Wake Forest (8-12, 1-7) will head to the Bluegrass State to take take on Louisville (15-5, 5-2) Saturday night at 8 PM on the ACC Network.
The Deacs are looking to snap a six game losing streak and also win its second straight game over Louisville. Wake defeated the Cardinals 88-81 late in February last year, overcoming a 32-19 deficit late in the first half. That win likely pushed the Deacs into the its first NCAA Tournament since 2010.
That game might as well have been 20 years ago from the feel of things around Winston-Salem though. The Deacs have lost 8 out of 9 games and the schedule does not get easier from here, with 5 straight top 50 KenPom games coming up (including the game at Louisville).
The Cardinals nearly knocked off Miami on the road this week in Coral Gables, but wound up dropping a tight one in overtime.
It is David Padgett’s first year as head coach for Louisville, replacing disgraced coach Rick Pitino following a slew of NCAA and morally bankrupt allegations that occurred during his time there.
Louisville has lost just one game at home this season and it was on December 3rd, a 79-77 loss to Seton Hall.
This will be a pretty tough game for the Deacs and KenPom has it as a 77-67 game in favor of the Cardinals.
The Cards are led by junior wing Deng Adel, who has come on strong this year for Padgett. Adel is averaging 15.7 PPG and 4.9 RPG.

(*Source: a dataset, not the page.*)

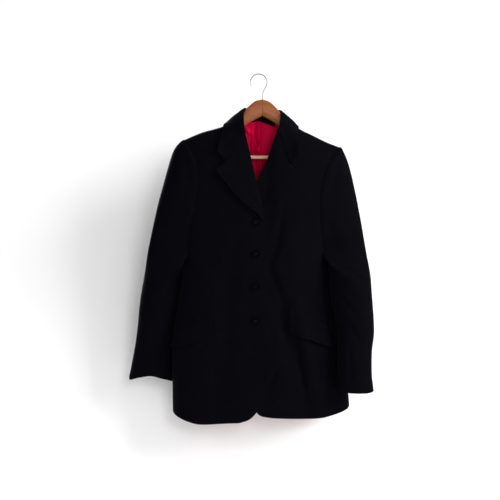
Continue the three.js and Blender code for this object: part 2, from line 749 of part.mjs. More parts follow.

Point guard Quentin Snider has finally reached his final year of eligibility in what feels like his 8th season, and is averaging 13.1 PPG and 4.7 APG.
Big men Ray Spalding and Anas Mahmoud hold things down in the interior for the Cards, combining to average 19 PPG, 15 RPG, and 6 BPG. This will be a fun test inside for Doral Moore, who was dominant in his last outing going 9-9 from the field in the loss to Duke.
The Cardinals boast the 12th ranked defensive efficiency in the nation and the 80th best offensive efficiency in the nation. Under Padgett the Cards have actually ramped up its pressure defense from last year and are forcing turnovers on 20% of opponents possessions.
In ACC play the Cards rank 2nd in DE and 7th in OE (out of 15 teams).
When you pair the high pressure turnover defense with the stifling on-ball defense resulting in top 10 field goal defense against both 2’s and 3’s it makes for a tough game for opposing offenses.
If there is a chink in the overall defense of Louisville it is the defensive rebounding, which Moore should capitalize on for Wake Forest based on his past few games. The Cardinals rank 295th nationally in defensive rebounding percentage.
Wake’s offense has continued to steadily fall after reaching the top 25 at one point in late 2017. It is currently 81st nationally, with turnovers continuing to plague the team game in and game out.
This is a nightmare of a matchup from a “protecting the ball” standpoint. Bryant Crawford and Brandon Childress will have to be on the top of their game if Wake is going to pull off the upset.
On the defensive side of things Wake has actually improved a bit, but still sits at a woeful 124th national rank in defensive efficiency. This is better than the nearly sub-200 ranking at the start of the season, but is still not going to get things done in ACC play.
Crawford leads the Deacs with 15.7 PPG, but is also averaging 3.5 TPG, many of which seem to come at the most inopportune of times and/or are completely unforced errors.
Moore is averaging 10.2 PPG and 8.6 RPG, while also chipping in 2.3 BPG.
A good chunk of Louisville’s offense comes in transition, no doubt due in large part to the number of open court turnovers that it forces. Louisville sits just inside the top 50 nationally in percentage of time played in transition offensively at just over 20%. They are also very efficient in transition, averaging 1.103 PPP.
In the half court offense the Cardinals rely primarily on spot-up shooting, but is just “average” at it nationally at .895 PPP.
Defensively the Cardinals press approximately 12% of the time and run man 76% of the time. It certainly feels like more than that, but in the 12% press the Cards turn opponents over 20% of the time.
The Cardinals are excellent in both half-court and transition defense, but the one place where it has been less than stellar is defending the pick-and-roll. Wake uses a lot of pick-and-roll so perhaps that is an area that Wake can exploit and get some easy baskets.
Every game moving forward now for Wake is one that “needs” to be won to stop the current slide. The schedule is not getting any easier for the next two and a half weeks, but the Deacs need to figure out a way to stop the bleeding and avoid a 1-12 start before hosting Georgia Tech on Valentine’s Day.